▸ SET TASK: Present the following data again exactly as it is shown.

------------------------------------------------

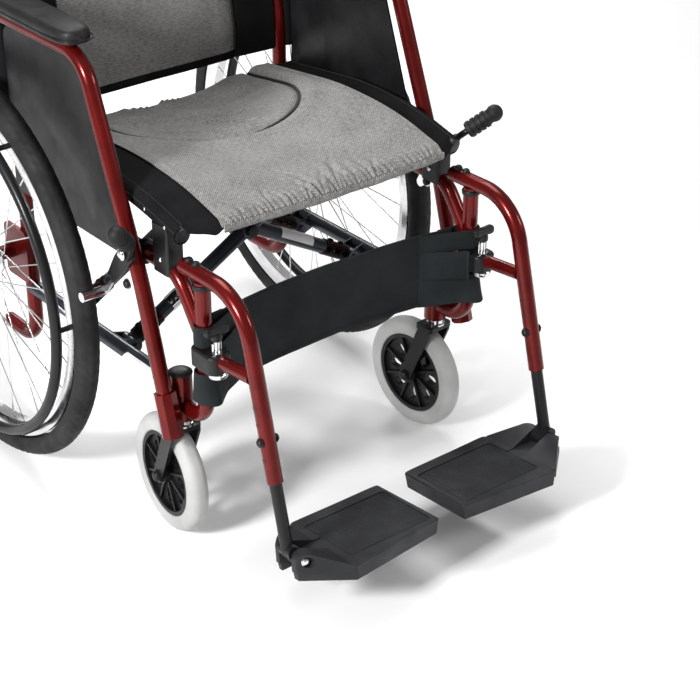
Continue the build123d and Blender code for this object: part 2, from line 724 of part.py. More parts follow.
export_pair("hanger_bolts", hanger_bolts.part)

# ---- parking brake ----
CLAMP_Y = POST_Y + 130
BRACKET_T = 4
with BuildPart() as brake_mount:
    with BuildSketch(Plane.XZ.offset(-CLAMP_Y)):
        with Locations((FRAME_X, UPPER_Z)):
            Circle(17)
        with Locations(((FRAME_X + BRAKE_X) / 2 + 2, UPPER_Z - 4)):
            Rectangle(BRAKE_X - FRAME_X + 4, 18)
        with Locations((FRAME_X, UPPER_Z)):
            Circle(TUBE_R + FIT, mode=Mode.SUBTRACT)
    extrude(amount=5, both=True)
    with BuildSketch(Plane.YZ.offset(BRAKE_X)):
        with Locations(LEVER_PIVOT):
            Circle(14)
        with Locations(SHOE_PIVOT):
            Circle(9)
        with Locations((CLAMP_Y, UPPER_Z)):
            Circle(8)
        make_hull()
    extrude(amount=BRACKET_T)
    for pivot in (LEVER_PIVOT, SHOE_PIVOT):
        with BuildSketch(Plane.YZ.offset(BRAKE_X)):
            with Locations(pivot):
                Circle(4)
        extrude(amount=BRACKET_T + 9)
export_pair("brake_mount", brake_mount.part)

link_x = BRAKE_X + BRACKET_T + 0.3
LINK_T = 6
GRIP_R = 9.5
GRIP_LENGTH = 46
lever_corner = Vector(link_x + LINK_T / 2, *LEVER_BEND)
lever_ball = Vector(*LEVER_BALL)
lever_unit = (lever_ball - lever_corner).normalized()
with BuildPart() as brake_lever:
    with BuildSketch(Plane.YZ.offset(link_x)):
        with Locations(LEVER_PIVOT):
            Circle(12)
        with Locations(LEVER_BEND):
            Circle(6)
        make_hull()
        with Locations(LEVER_PIVOT):
            Circle(4 + FIT, mode=Mode.SUBTRACT)
    extrude(amount=LINK_T)
    with Locations(lever_corner):
        Sphere(6.8)
    with BuildSketch(Plane(lever_corner, z_dir=lever_unit)):
        Circle(5)
    extrude(amount=(lever_ball - lever_corner).length)
    with BuildSketch(Plane(lever_ball - lever_unit * GRIP_LENGTH, z_dir=lever_unit)):
        Circle(GRIP_R)
    extrude(amount=GRIP_LENGTH)
    with Locations(lever_ball):
        Sphere(GRIP_R + 0.8)
export_pair("brake_lever", brake_lever.part)

with BuildPart() as brake_shoe:
    with BuildSketch(Plane.YZ.offset(link_x)):
        with Locations(SHOE_PIVOT):
            Circle(9)
        with Locations(SHOE_BAR):
            Circle(7)
        make_hull()
        with Locations(SHOE_PIVOT):
            Circle(4 + FIT, mode=Mode.SUBTRACT)
    extrude(amount=4)
    with BuildSketch(Plane.YZ.offset(link_x)):
        with Locations(SHOE_BAR):
            Circle(7)
    extrude(amount=38)
export_pair("brake_shoe", brake_shoe.part)

# ---- upholstery ----
# The seat follows the bow of the rails. Its top is given as (y, z) from front to rear.
SEAT_HALF = FRAME_X - TUBE_R - GAP
SEAT_T = 16
SEAT_TOP = [
    (SEAT_FRONT, 506),
    (POST_Y + 114, 520),
    (POST_Y + 204, 525),
    (POST_Y + 324, 518),
    (SEAT_BACK, 510),
]
with BuildPart() as seat_cushion:
    with BuildSketch(Plane.YZ):
        with BuildLine():
            seat_underside = [(y, z - SEAT_T) for y, z in reversed(SEAT_TOP)]
            Polyline(*SEAT_TOP, *seat_underside, close=True)
        make_face()
    extrude(amount=SEAT_HALF, both=True)
export("seat_cushion", seat_cushion.part)

BACK_HALF = FRAME_X - TUBE_R - GAP
BACK_T = 18
BACK_TOP = 872
with BuildPart() as back_upholstery:
    with BuildSketch(Plane.YZ):
        with BuildLine():
            top_shift = (BACK_TOP - CANE_BEND_Z) * CANE_LEAN
            Polyline(
                (CANE_Y - BACK_T / 2, 520),
                (CANE_Y - BACK_T / 2, CANE_BEND_Z),
                (CANE_Y - BACK_T / 2 + top_shift, BACK_TOP),
                (CANE_Y + BACK_T / 2 + top_shift, BACK_TOP),
                (CANE_Y + BACK_T / 2, CANE_BEND_Z),
                (CANE_Y + BACK_T / 2, 520),
                close=True,
            )
        make_face()
    extrude(amount=BACK_HALF, both=True)
export("back_upholstery", back_upholstery.part)

STRAP_Z = (256, 373)
STRAP_T = 4
STRAP_HALF = 213
with BuildPart() as calf_strap:
    with BuildSketch(Plane.XY.offset(STRAP_Z[0])):
        with BuildLine():
            inner_end = (STRAP_HALF, POST_Y + 14)
            outer_end = (STRAP_HALF, POST_Y + 14 + STRAP_T)
            ThreePointArc((-inner_end[0], inner_end[1]), (0, POST_Y + 36), inner_end)
            Line(inner_end, outer_end)
            ThreePointArc(outer_end, (0, POST_Y + 36 + STRAP_T), (-outer_end[0], outer_end[1]))
            Line((-outer_end[0], outer_end[1]), (-inner_end[0], inner_end[1]))
        make_face()
    extrude(amount=STRAP_Z[1] - STRAP_Z[0])
export("calf_strap", calf_strap.part)
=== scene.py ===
import json
import math
import random

import bmesh
import bpy
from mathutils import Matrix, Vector, noise


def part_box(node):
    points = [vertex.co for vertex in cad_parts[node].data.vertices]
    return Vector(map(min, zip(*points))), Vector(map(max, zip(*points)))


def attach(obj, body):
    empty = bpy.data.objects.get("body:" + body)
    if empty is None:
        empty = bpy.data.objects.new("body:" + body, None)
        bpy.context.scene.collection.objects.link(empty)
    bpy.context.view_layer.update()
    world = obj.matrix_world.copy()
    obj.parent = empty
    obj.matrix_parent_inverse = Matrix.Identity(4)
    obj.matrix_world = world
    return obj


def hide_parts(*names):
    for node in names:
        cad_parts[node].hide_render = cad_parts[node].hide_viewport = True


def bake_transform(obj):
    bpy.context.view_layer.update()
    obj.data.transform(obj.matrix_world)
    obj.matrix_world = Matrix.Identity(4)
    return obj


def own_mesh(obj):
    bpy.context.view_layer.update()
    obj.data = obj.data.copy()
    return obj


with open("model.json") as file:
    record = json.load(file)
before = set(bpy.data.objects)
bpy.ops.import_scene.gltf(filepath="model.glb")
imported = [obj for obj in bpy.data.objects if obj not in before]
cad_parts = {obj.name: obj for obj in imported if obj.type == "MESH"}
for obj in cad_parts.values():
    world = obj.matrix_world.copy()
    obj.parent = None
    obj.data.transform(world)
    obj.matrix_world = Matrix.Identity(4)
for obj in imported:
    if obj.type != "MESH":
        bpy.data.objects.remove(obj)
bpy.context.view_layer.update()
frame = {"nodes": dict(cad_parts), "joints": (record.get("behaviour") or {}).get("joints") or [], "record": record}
nodes = frame["nodes"]
joints = {j["name"]: j for j in frame["joints"]}
SIDES = {"left": 1, "right": -1}
MM = 0.001


def mm(*values):
    """A point given in millimetres."""
    return Vector(values) * MM


def joint_at(name):
    """Where a joint's axis stands."""
    return Vector(joints[name]["pos_m"])


def smooth_step(t):
    t = min(1.0, max(0.0, t))
    return t * t * (3 - 2 * t)


def bell(t):
    """1 at t = 0, falling smoothly to nothing by about t = 2."""
    return math.exp(-t * t)


# ---------------------------------------------------------------- camera, light, floor
CAMERA_AT = Vector((-1.4490, -2.0674, 1.5496))
CAMERA_YAW = 39.007
CAMERA_PITCH = 29.297
CAMERA_LENS = 96.86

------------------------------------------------

▸ COMPLETED EXERCISE:
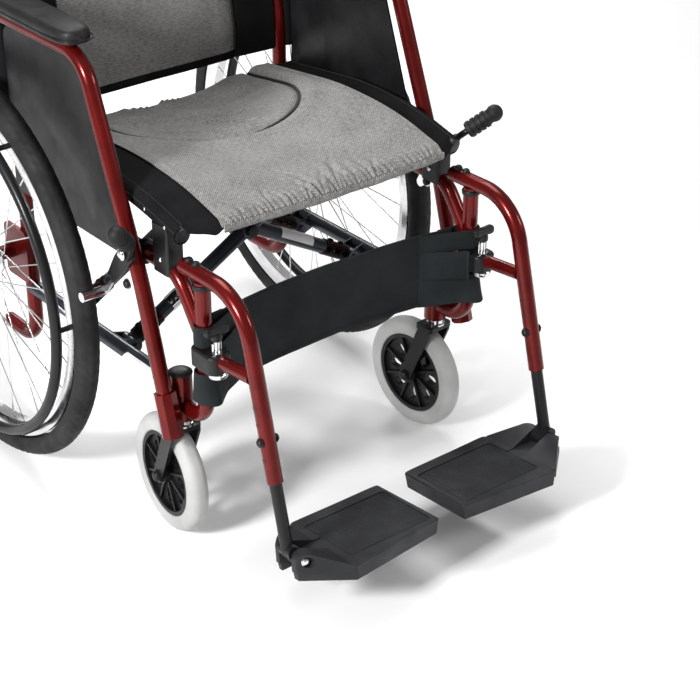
Continue the build123d and Blender code for this object: part 2, from line 724 of part.py. More parts follow.
export_pair("hanger_bolts", hanger_bolts.part)

# ---- parking brake ----
CLAMP_Y = POST_Y + 130
BRACKET_T = 4
with BuildPart() as brake_mount:
    with BuildSketch(Plane.XZ.offset(-CLAMP_Y)):
        with Locations((FRAME_X, UPPER_Z)):
            Circle(17)
        with Locations(((FRAME_X + BRAKE_X) / 2 + 2, UPPER_Z - 4)):
            Rectangle(BRAKE_X - FRAME_X + 4, 18)
        with Locations((FRAME_X, UPPER_Z)):
            Circle(TUBE_R + FIT, mode=Mode.SUBTRACT)
    extrude(amount=5, both=True)
    with BuildSketch(Plane.YZ.offset(BRAKE_X)):
        with Locations(LEVER_PIVOT):
            Circle(14)
        with Locations(SHOE_PIVOT):
            Circle(9)
        with Locations((CLAMP_Y, UPPER_Z)):
            Circle(8)
        make_hull()
    extrude(amount=BRACKET_T)
    for pivot in (LEVER_PIVOT, SHOE_PIVOT):
        with BuildSketch(Plane.YZ.offset(BRAKE_X)):
            with Locations(pivot):
                Circle(4)
        extrude(amount=BRACKET_T + 9)
export_pair("brake_mount", brake_mount.part)

link_x = BRAKE_X + BRACKET_T + 0.3
LINK_T = 6
GRIP_R = 9.5
GRIP_LENGTH = 46
lever_corner = Vector(link_x + LINK_T / 2, *LEVER_BEND)
lever_ball = Vector(*LEVER_BALL)
lever_unit = (lever_ball - lever_corner).normalized()
with BuildPart() as brake_lever:
    with BuildSketch(Plane.YZ.offset(link_x)):
        with Locations(LEVER_PIVOT):
            Circle(12)
        with Locations(LEVER_BEND):
            Circle(6)
        make_hull()
        with Locations(LEVER_PIVOT):
            Circle(4 + FIT, mode=Mode.SUBTRACT)
    extrude(amount=LINK_T)
    with Locations(lever_corner):
        Sphere(6.8)
    with BuildSketch(Plane(lever_corner, z_dir=lever_unit)):
        Circle(5)
    extrude(amount=(lever_ball - lever_corner).length)
    with BuildSketch(Plane(lever_ball - lever_unit * GRIP_LENGTH, z_dir=lever_unit)):
        Circle(GRIP_R)
    extrude(amount=GRIP_LENGTH)
    with Locations(lever_ball):
        Sphere(GRIP_R + 0.8)
export_pair("brake_lever", brake_lever.part)

with BuildPart() as brake_shoe:
    with BuildSketch(Plane.YZ.offset(link_x)):
        with Locations(SHOE_PIVOT):
            Circle(9)
        with Locations(SHOE_BAR):
            Circle(7)
        make_hull()
        with Locations(SHOE_PIVOT):
            Circle(4 + FIT, mode=Mode.SUBTRACT)
    extrude(amount=4)
    with BuildSketch(Plane.YZ.offset(link_x)):
        with Locations(SHOE_BAR):
            Circle(7)
    extrude(amount=38)
export_pair("brake_shoe", brake_shoe.part)

# ---- upholstery ----
# The seat follows the bow of the rails. Its top is given as (y, z) from front to rear.
SEAT_HALF = FRAME_X - TUBE_R - GAP
SEAT_T = 16
SEAT_TOP = [
    (SEAT_FRONT, 506),
    (POST_Y + 114, 520),
    (POST_Y + 204, 525),
    (POST_Y + 324, 518),
    (SEAT_BACK, 510),
]
with BuildPart() as seat_cushion:
    with BuildSketch(Plane.YZ):
        with BuildLine():
            seat_underside = [(y, z - SEAT_T) for y, z in reversed(SEAT_TOP)]
            Polyline(*SEAT_TOP, *seat_underside, close=True)
        make_face()
    extrude(amount=SEAT_HALF, both=True)
export("seat_cushion", seat_cushion.part)

BACK_HALF = FRAME_X - TUBE_R - GAP
BACK_T = 18
BACK_TOP = 872
with BuildPart() as back_upholstery:
    with BuildSketch(Plane.YZ):
        with BuildLine():
            top_shift = (BACK_TOP - CANE_BEND_Z) * CANE_LEAN
            Polyline(
                (CANE_Y - BACK_T / 2, 520),
                (CANE_Y - BACK_T / 2, CANE_BEND_Z),
                (CANE_Y - BACK_T / 2 + top_shift, BACK_TOP),
                (CANE_Y + BACK_T / 2 + top_shift, BACK_TOP),
                (CANE_Y + BACK_T / 2, CANE_BEND_Z),
                (CANE_Y + BACK_T / 2, 520),
                close=True,
            )
        make_face()
    extrude(amount=BACK_HALF, both=True)
export("back_upholstery", back_upholstery.part)

STRAP_Z = (256, 373)
STRAP_T = 4
STRAP_HALF = 213
with BuildPart() as calf_strap:
    with BuildSketch(Plane.XY.offset(STRAP_Z[0])):
        with BuildLine():
            inner_end = (STRAP_HALF, POST_Y + 14)
            outer_end = (STRAP_HALF, POST_Y + 14 + STRAP_T)
            ThreePointArc((-inner_end[0], inner_end[1]), (0, POST_Y + 36), inner_end)
            Line(inner_end, outer_end)
            ThreePointArc(outer_end, (0, POST_Y + 36 + STRAP_T), (-outer_end[0], outer_end[1]))
            Line((-outer_end[0], outer_end[1]), (-inner_end[0], inner_end[1]))
        make_face()
    extrude(amount=STRAP_Z[1] - STRAP_Z[0])
export("calf_strap", calf_strap.part)
=== scene.py ===
import json
import math
import random

import bmesh
import bpy
from mathutils import Matrix, Vector, noise


def part_box(node):
    points = [vertex.co for vertex in cad_parts[node].data.vertices]
    return Vector(map(min, zip(*points))), Vector(map(max, zip(*points)))


def attach(obj, body):
    empty = bpy.data.objects.get("body:" + body)
    if empty is None:
        empty = bpy.data.objects.new("body:" + body, None)
        bpy.context.scene.collection.objects.link(empty)
    bpy.context.view_layer.update()
    world = obj.matrix_world.copy()
    obj.parent = empty
    obj.matrix_parent_inverse = Matrix.Identity(4)
    obj.matrix_world = world
    return obj


def hide_parts(*names):
    for node in names:
        cad_parts[node].hide_render = cad_parts[node].hide_viewport = True


def bake_transform(obj):
    bpy.context.view_layer.update()
    obj.data.transform(obj.matrix_world)
    obj.matrix_world = Matrix.Identity(4)
    return obj


def own_mesh(obj):
    bpy.context.view_layer.update()
    obj.data = obj.data.copy()
    return obj


with open("model.json") as file:
    record = json.load(file)
before = set(bpy.data.objects)
bpy.ops.import_scene.gltf(filepath="model.glb")
imported = [obj for obj in bpy.data.objects if obj not in before]
cad_parts = {obj.name: obj for obj in imported if obj.type == "MESH"}
for obj in cad_parts.values():
    world = obj.matrix_world.copy()
    obj.parent = None
    obj.data.transform(world)
    obj.matrix_world = Matrix.Identity(4)
for obj in imported:
    if obj.type != "MESH":
        bpy.data.objects.remove(obj)
bpy.context.view_layer.update()
frame = {"nodes": dict(cad_parts), "joints": (record.get("behaviour") or {}).get("joints") or [], "record": record}
nodes = frame["nodes"]
joints = {j["name"]: j for j in frame["joints"]}
SIDES = {"left": 1, "right": -1}
MM = 0.001


def mm(*values):
    """A point given in millimetres."""
    return Vector(values) * MM


def joint_at(name):
    """Where a joint's axis stands."""
    return Vector(joints[name]["pos_m"])


def smooth_step(t):
    t = min(1.0, max(0.0, t))
    return t * t * (3 - 2 * t)


def bell(t):
    """1 at t = 0, falling smoothly to nothing by about t = 2."""
    return math.exp(-t * t)


# ---------------------------------------------------------------- camera, light, floor
CAMERA_AT = Vector((-1.4490, -2.0674, 1.5496))
CAMERA_YAW = 39.007
CAMERA_PITCH = 29.297
CAMERA_LENS = 96.86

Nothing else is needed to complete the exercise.